_WRITTEN INSTRUCTION_.
Every line from the first one to the line containing "primitive by primitive." should be echoed exactly; leave out the rest.
— Start DATA SHOWN —
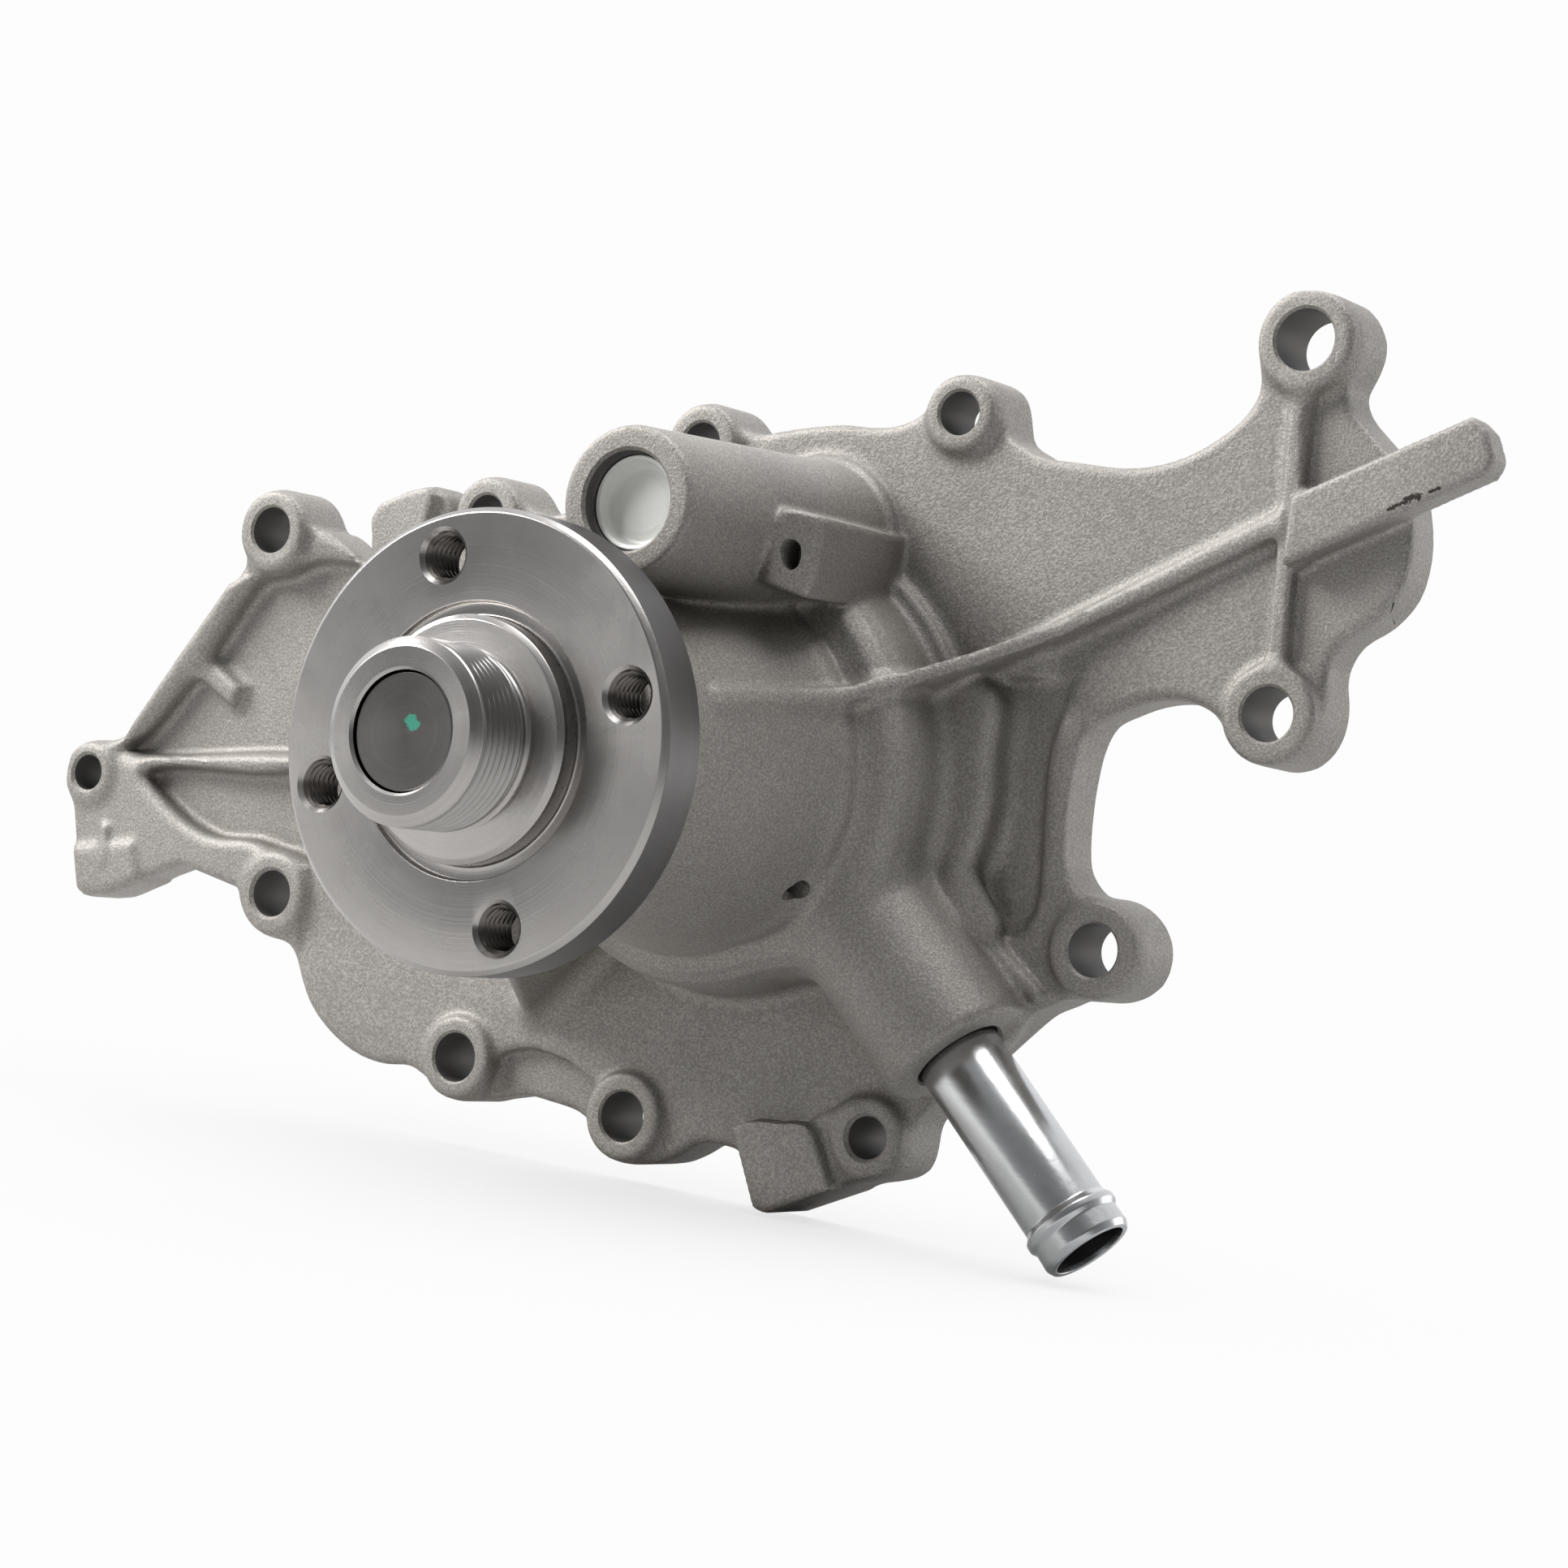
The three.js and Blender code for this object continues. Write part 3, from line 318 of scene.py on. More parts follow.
class Field:
    """A signed distance field on a regular grid, grown primitive by primitive.

    edge rounds a primitive's own edges, fillet blends it with what is there already.
    """

    def __init__(self, low, high, step):
        self.step = step
        self.axes = [np.arange(a, b + step, step, dtype=np.float32) for a, b in zip(low, high)]
        self.distance = np.full([len(a) for a in self.axes], 50.0, np.float32)

    def window(self, low, high, pad):
        where = tuple(
            slice(max(0, int(np.searchsorted(a, lo - pad)) - 1),
                  int(np.searchsorted(a, hi + pad)) + 1)
            for a, lo, hi in zip(self.axes, low, high))
        x, y, z = (a[s] for a, s in zip(self.axes, where))
        return where, x[:, None, None], y[None, :, None], z[None, None, :]

    def join(self, where, shape, fillet, cut=False):
        shape = shape.astype(np.float32)
        old = self.distance[where]
        self.distance[where] = (smooth_max(old, -shape, fillet) if cut
                                else smooth_min(old, shape, fillet))

    def prism(self, polygon, y0, y1, edge, fillet, cut=False, pad=None):
        """Polygon (x, z) extruded between y0 and y1."""
        polygon = np.array(polygon, float)
        (x0, z0), (x1, z1) = polygon.min(0), polygon.max(0)
        where, x, y, z = self.window((x0, y0, z0), (x1, y1, z1), pad or fillet + 3)
        flat = polygon_distance(polygon, *np.broadcast_arrays(x[:, 0, :], z[:, 0, :]))
        depth = np.abs(y - (y0 + y1) / 2) - (y1 - y0) / 2
        self.join(where, round_edges(flat[:, None, :], depth, edge), fillet, cut)

    def turned(self, profile, edge, fillet, at=(0.0, 0.0), cut=False, flatten=0.0):
        """Solid turned about a line parallel to Y; the profile's (radius, y) touches radius 0."""
        profile = np.array(profile, float)
        radius, y0, y1 = profile[:, 0].max(), profile[:, 1].min(), profile[:, 1].max()
        cx, cz = at
        pad, step = fillet + 3, 0.25
        where, x, y, z = self.window((cx - radius, y0, cz - radius),
                                     (cx + radius, y1, cz + radius), pad)
        rows = np.arange(0, (radius + pad) * 1.45 + step, step, dtype=np.float32)
        radii, ys = np.meshgrid(rows, y[0, :, 0], indexing="ij")
        table = polygon_distance(mirrored(profile), radii, ys)
        if edge > 0:
            table = round_profile(table, radii, ys, edge)
        rho = np.sqrt((x - cx) ** 2 + (z - cz) ** 2)[:, 0, :]
        if flatten:
            # smaller on the lower side: the radius falls by up to flatten, from radius 29 out
            angle = np.degrees(np.arctan2(z, x))[:, 0, :]
            angle = np.where(angle > 90, angle - 360, angle)
            drop = flatten * ease((-40 - angle) / 25) * (1 - ease((-150 - angle) / 40))
            outer = np.where(rho > 40 - drop, rho + drop, (rho - 29 * drop / 11) / (1 - drop / 11))
            rho = np.where(rho < 29, rho, outer).astype(np.float32)
        self.join(where, read_rows(table, rho / step), fillet, cut)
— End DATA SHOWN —
_OUTPUT FOR THIS TASK_.
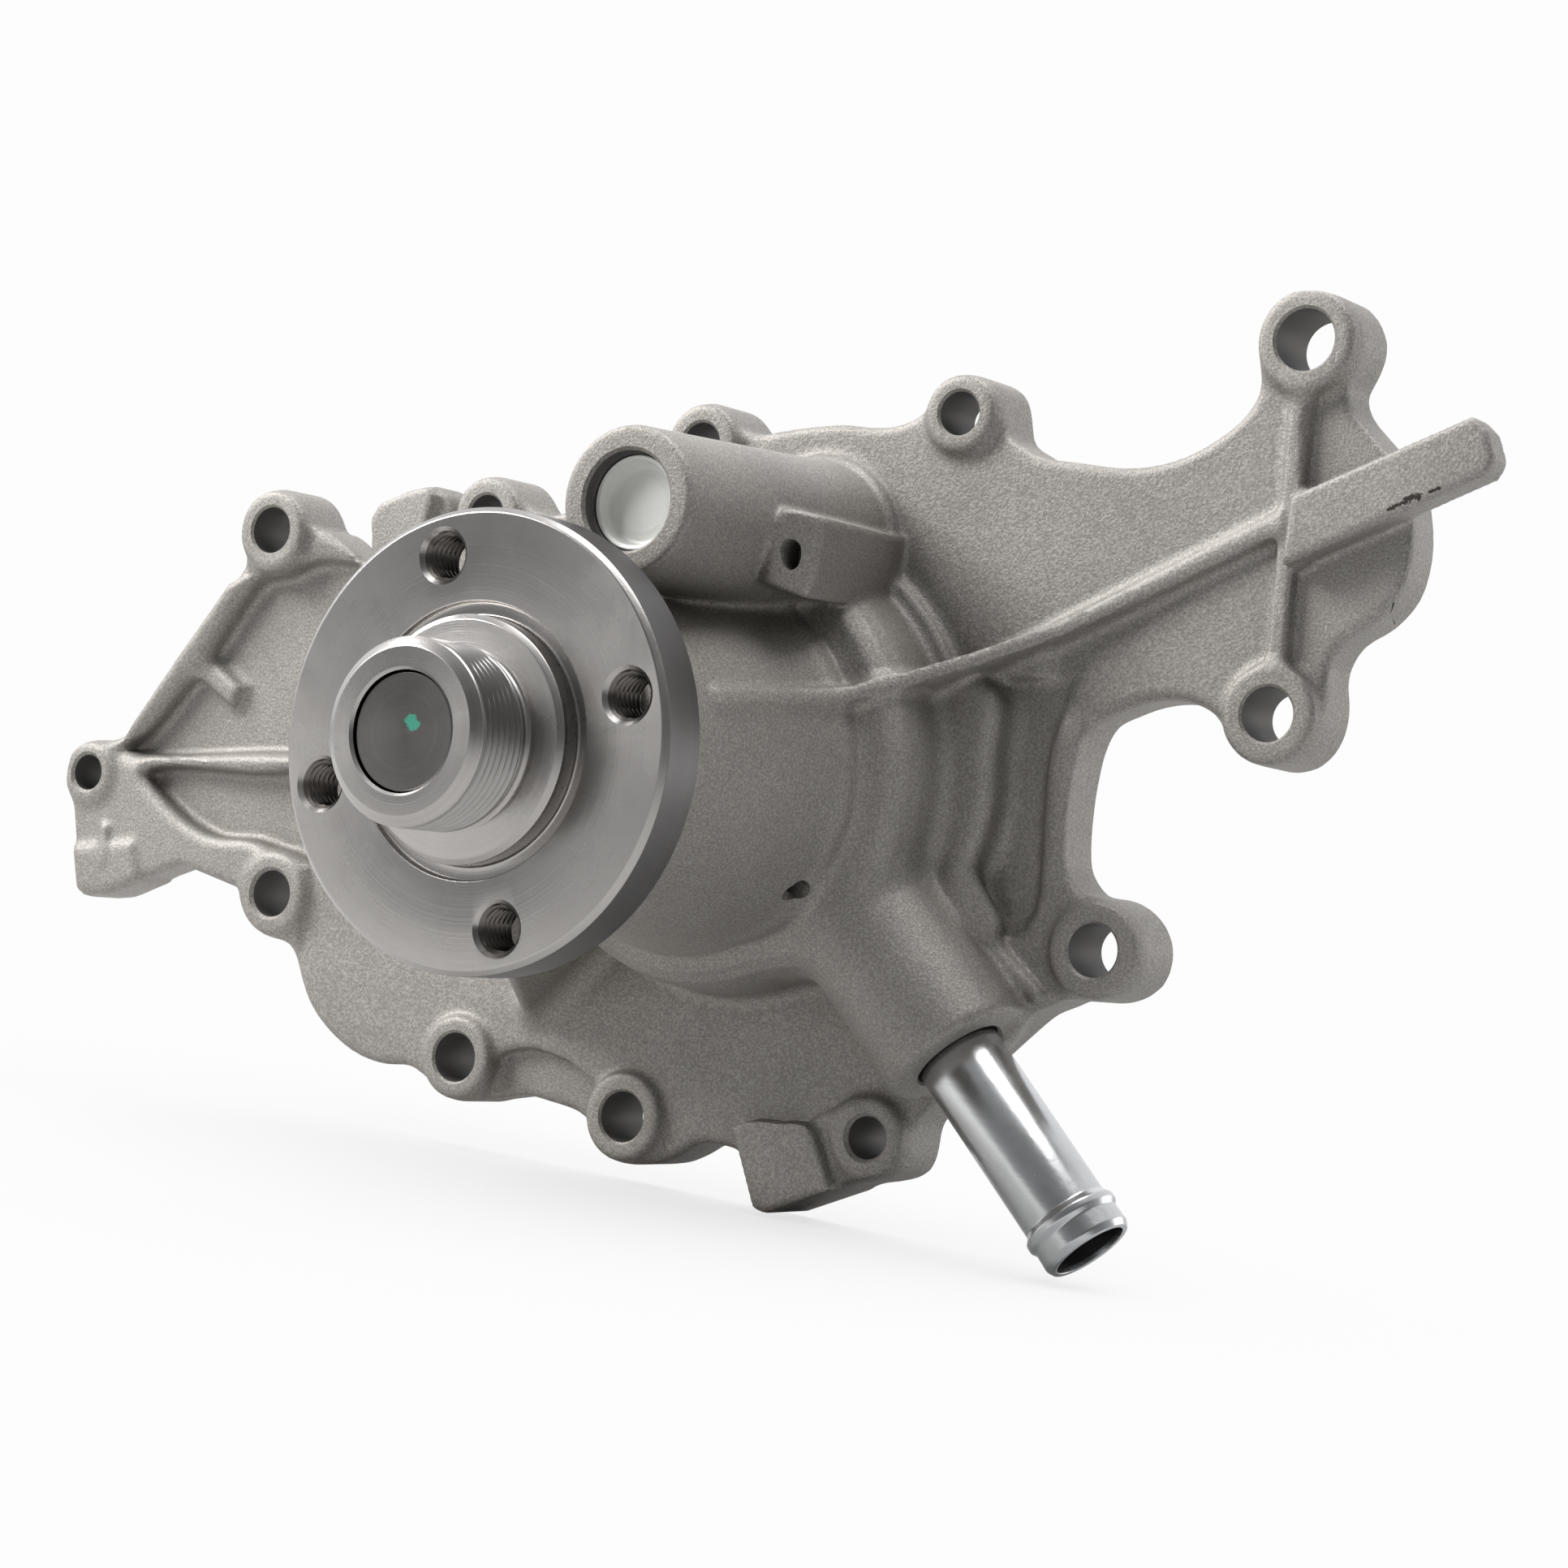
The three.js and Blender code for this object continues. Write part 3, from line 318 of scene.py on. More parts follow.
class Field:
    """A signed distance field on a regular grid, grown primitive by primitive.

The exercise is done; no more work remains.